Keeping everyone happy

  • Research rides beforehand to avoid disappointment. Theme parks usually have height requirements and other information on their site, and will list planned closures of rides. Check out theme park fan sites for insider tips and ask castmembers if there are loud noises or surprises for sensitive children.
  • Use transportation. At Disneyland the monorail and train do double duty as transportation. Use them as a shaded way to rest and get somewhere else in the park (great for a snack break too).
  • Nursing? Look for places on the map to find a quiet space to feed your baby. Disneyland has amazing baby centers with high chairs, private nursing space and tiny potties which my son adored using.
  • Pack snacks.  Parks usually allow at least bottled water to be brought in and baby food. If you can shove baby carrots, raisins, string cheese and other quick snacks in your bag to save money and help pass the time in a long line.

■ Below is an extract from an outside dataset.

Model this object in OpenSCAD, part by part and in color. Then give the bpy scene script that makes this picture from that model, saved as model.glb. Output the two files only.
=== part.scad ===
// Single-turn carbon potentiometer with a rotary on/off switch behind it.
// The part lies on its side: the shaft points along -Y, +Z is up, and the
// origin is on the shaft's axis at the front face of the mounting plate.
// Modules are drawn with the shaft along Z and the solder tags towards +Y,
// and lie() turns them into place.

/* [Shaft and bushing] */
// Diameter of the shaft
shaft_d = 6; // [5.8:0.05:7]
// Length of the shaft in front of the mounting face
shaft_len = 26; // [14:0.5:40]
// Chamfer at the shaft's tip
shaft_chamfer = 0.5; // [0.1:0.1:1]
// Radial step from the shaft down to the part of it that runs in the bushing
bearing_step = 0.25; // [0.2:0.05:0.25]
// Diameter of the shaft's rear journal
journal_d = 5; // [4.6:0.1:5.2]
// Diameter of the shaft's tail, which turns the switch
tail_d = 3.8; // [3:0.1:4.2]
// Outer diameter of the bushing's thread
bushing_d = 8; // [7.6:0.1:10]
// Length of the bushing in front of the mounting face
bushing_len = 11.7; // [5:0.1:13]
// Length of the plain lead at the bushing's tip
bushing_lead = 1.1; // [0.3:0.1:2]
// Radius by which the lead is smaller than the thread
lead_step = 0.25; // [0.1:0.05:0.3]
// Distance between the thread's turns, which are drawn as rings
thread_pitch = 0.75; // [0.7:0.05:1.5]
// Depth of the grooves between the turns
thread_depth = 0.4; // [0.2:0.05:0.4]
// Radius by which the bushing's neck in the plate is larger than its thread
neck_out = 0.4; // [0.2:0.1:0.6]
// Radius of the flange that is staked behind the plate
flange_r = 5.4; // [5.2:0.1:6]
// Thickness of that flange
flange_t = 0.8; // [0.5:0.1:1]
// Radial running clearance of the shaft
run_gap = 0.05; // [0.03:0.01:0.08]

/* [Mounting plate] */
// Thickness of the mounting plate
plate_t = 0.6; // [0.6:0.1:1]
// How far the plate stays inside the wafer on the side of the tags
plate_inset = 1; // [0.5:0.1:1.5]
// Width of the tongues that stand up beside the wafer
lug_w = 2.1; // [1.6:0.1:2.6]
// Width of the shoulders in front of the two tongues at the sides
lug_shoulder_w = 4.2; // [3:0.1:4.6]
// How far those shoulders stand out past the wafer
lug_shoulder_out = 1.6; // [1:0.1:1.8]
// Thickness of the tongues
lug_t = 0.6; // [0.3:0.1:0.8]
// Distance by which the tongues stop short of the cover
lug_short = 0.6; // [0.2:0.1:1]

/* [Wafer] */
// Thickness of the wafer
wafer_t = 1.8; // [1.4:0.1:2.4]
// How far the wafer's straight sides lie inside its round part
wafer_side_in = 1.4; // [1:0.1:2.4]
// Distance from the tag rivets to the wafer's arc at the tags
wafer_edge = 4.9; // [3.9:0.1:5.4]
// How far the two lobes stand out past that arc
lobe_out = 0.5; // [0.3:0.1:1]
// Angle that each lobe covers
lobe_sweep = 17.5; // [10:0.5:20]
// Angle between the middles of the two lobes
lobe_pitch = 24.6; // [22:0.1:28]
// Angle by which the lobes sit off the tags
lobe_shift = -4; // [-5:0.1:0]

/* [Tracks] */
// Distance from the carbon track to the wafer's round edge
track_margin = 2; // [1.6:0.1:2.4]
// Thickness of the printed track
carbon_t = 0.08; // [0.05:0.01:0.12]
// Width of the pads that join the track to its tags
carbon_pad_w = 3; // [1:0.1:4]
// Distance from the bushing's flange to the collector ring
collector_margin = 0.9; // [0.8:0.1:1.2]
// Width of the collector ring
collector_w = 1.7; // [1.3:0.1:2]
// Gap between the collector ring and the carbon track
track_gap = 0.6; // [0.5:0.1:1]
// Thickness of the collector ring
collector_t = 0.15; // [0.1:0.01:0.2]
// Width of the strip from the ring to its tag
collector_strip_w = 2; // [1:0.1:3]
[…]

  • Drinks can spill, rides can splash and some children miserable when wet. Pack an extra change of clothes, including socks and undies. Bring a jacket or blanket for cool breezes at night. Don't let your little princess wear plastic dress up shoes for a long day of walking- her favorite pair of sneakers are better than glass slippers.

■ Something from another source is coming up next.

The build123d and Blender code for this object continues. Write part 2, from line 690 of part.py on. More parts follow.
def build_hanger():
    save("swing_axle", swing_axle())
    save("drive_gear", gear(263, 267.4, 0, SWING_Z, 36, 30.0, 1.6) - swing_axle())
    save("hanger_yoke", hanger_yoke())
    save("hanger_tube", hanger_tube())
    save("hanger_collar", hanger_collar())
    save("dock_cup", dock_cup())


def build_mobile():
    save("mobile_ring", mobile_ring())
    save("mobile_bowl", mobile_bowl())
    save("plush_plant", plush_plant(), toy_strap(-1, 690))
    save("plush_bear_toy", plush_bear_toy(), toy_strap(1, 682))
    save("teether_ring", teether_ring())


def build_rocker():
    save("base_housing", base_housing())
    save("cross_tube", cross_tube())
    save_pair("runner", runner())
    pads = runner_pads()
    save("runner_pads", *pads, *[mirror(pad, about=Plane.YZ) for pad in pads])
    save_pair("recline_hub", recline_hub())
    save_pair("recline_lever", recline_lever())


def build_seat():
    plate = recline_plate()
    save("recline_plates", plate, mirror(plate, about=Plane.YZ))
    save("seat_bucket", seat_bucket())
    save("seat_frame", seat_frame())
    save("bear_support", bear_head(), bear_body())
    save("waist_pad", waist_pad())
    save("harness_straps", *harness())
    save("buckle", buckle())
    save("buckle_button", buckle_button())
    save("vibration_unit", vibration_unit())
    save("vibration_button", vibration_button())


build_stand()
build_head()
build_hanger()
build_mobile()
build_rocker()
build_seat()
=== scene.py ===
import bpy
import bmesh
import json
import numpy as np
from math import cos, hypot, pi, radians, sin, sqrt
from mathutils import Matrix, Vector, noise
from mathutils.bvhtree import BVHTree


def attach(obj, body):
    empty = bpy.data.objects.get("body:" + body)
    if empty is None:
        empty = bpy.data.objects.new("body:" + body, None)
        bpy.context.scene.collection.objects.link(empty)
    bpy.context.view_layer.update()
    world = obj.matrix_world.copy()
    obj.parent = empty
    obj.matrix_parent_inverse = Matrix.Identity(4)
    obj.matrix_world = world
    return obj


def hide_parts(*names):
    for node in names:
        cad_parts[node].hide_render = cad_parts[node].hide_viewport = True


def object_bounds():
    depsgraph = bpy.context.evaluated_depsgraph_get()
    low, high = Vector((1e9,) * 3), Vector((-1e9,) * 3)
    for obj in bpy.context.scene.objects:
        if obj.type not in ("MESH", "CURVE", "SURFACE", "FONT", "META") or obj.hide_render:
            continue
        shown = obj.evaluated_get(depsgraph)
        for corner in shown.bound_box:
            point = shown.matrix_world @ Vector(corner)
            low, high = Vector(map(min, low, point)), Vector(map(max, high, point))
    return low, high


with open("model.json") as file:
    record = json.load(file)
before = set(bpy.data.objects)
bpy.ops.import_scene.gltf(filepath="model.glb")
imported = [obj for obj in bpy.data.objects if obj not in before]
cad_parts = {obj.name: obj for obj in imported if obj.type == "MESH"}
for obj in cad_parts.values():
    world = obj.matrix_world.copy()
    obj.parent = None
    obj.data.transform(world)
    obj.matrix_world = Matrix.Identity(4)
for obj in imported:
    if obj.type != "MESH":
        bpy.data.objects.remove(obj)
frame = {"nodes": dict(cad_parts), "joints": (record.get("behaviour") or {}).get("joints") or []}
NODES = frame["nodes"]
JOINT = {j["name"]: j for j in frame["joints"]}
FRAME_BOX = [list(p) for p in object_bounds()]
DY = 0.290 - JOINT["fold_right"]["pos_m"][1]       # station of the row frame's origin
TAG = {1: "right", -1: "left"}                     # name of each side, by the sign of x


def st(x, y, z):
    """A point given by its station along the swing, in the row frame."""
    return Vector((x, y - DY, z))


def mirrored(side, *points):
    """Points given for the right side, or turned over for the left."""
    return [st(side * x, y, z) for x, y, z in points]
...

  • Accidents happen. But running to the front of the line with a small child is usually accepted in bathrooms. Just be polite and thankful when someone really has to go. Ask often and have them at least try before getting in long lines or sitting for shows.


Make room for memories

  • Every part of the theme park is an adventure for kids. Adults may ignore the fun décor but kids can get out of a kick watching a small group of performers or chucking a penny in a nearby fountain. Give them space to run around free for a few minutes. Remember to slow down and enjoy the park at their pace, not yours.

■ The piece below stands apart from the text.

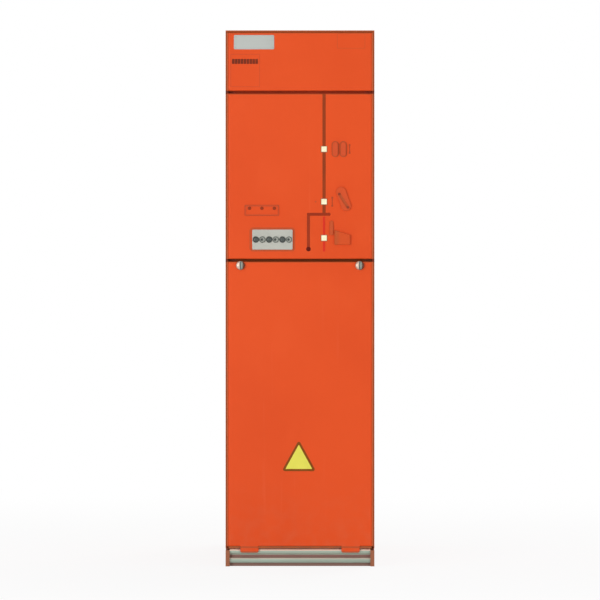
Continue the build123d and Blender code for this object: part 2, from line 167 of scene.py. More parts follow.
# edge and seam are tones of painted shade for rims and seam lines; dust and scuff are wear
powderCoat = {"colour": tone(226, 78, 20), "deep": tone(222, 75, 18), "pale": tone(229, 83, 27),
              "dust": tone(196, 138, 108), "edge": tone(178, 84, 40), "scuff": tone(238, 118, 76),
              "seam": tone(104, 36, 14), "rough": 0.42, "cloud": 3.1, "patch": 11, "wipe": 60,
              "dirt": 34, "dirtFade": (0.26, 0.02), "ripple": 95, "peel": 700, "peelDepth": 0.00012}
seamHeights = [(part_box(above)[0].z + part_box(below)[1].z) / 2
               for above, below in (("header_panel", "mechanism_panel"), ("mechanism_panel", "cable_cover"))]
# painted shade: these tones darken the cross rails and the side flanges behind the two seams
seamShadeTones = [tone(168, 66, 38), tone(132, 66, 28)]      # what stands behind the upper and the lower seam


def orangeCoat(name, edge=None):
    # sprayed powder coat; edge makes the masks and tones of shaded rims
    coat = Finish(name, {"Specular IOR Level": 0.22, "Coat Roughness": 0.25})
    cloud = coat.grain(powderCoat["cloud"], 3).step(0.38, 0.64)
    colour = coat.blend(cloud, powderCoat["deep"], powderCoat["colour"])
    patch = coat.grain(powderCoat["patch"], 2, (1, 1, 0.6)).step(0.52, 0.75)
    colour = coat.blend(patch * 0.35, colour, powderCoat["pale"])
    # fine wiping marks that run up and down
    wipes = coat.grain(powderCoat["wipe"], 3, (1, 1, 0.05)).step(0.62, 0.8)
    colour = coat.blend(wipes * 0.12, colour, powderCoat["scuff"])
    dust = coat.z.step(*powderCoat["dirtFade"]) * coat.grain(powderCoat["dirt"], 4).step(0.35, 0.75)
    colour = coat.blend(dust * 0.09, colour, powderCoat["dust"])
    for mask, shade in (edge(coat) if edge else []):
        colour = coat.blend(mask, colour, shade)
    coat.wear("Coat Weight", 0.06 * (1 - dust))
    peel = coat.grain(powderCoat["peel"], 1)
    return coat.done(colour, powderCoat["rough"] + 0.08 * cloud + 0.06 * wipes + 0.1 * dust,
                     peel + 0.25 * coat.grain(powderCoat["ripple"]), 0.35, powderCoat["peelDepth"])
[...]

  • Make sure you get at least one photo of your entire family during your day.  Have it ready and ask an employee or passerby to snap a family photo in a picturesque spot, preferably early in the day. Take pictures of your kids when they're happy- with a favorite character, checking out a flock of seagulls, trying on a silly hat.
  • Minds will change, rides will close and lines will be too long. Keep plans vague and live in the moment to ensure a peaceful day. Make sure your having fun WITH them.

Anyone else becoming a pro at theme parks with children? What other advice would you give?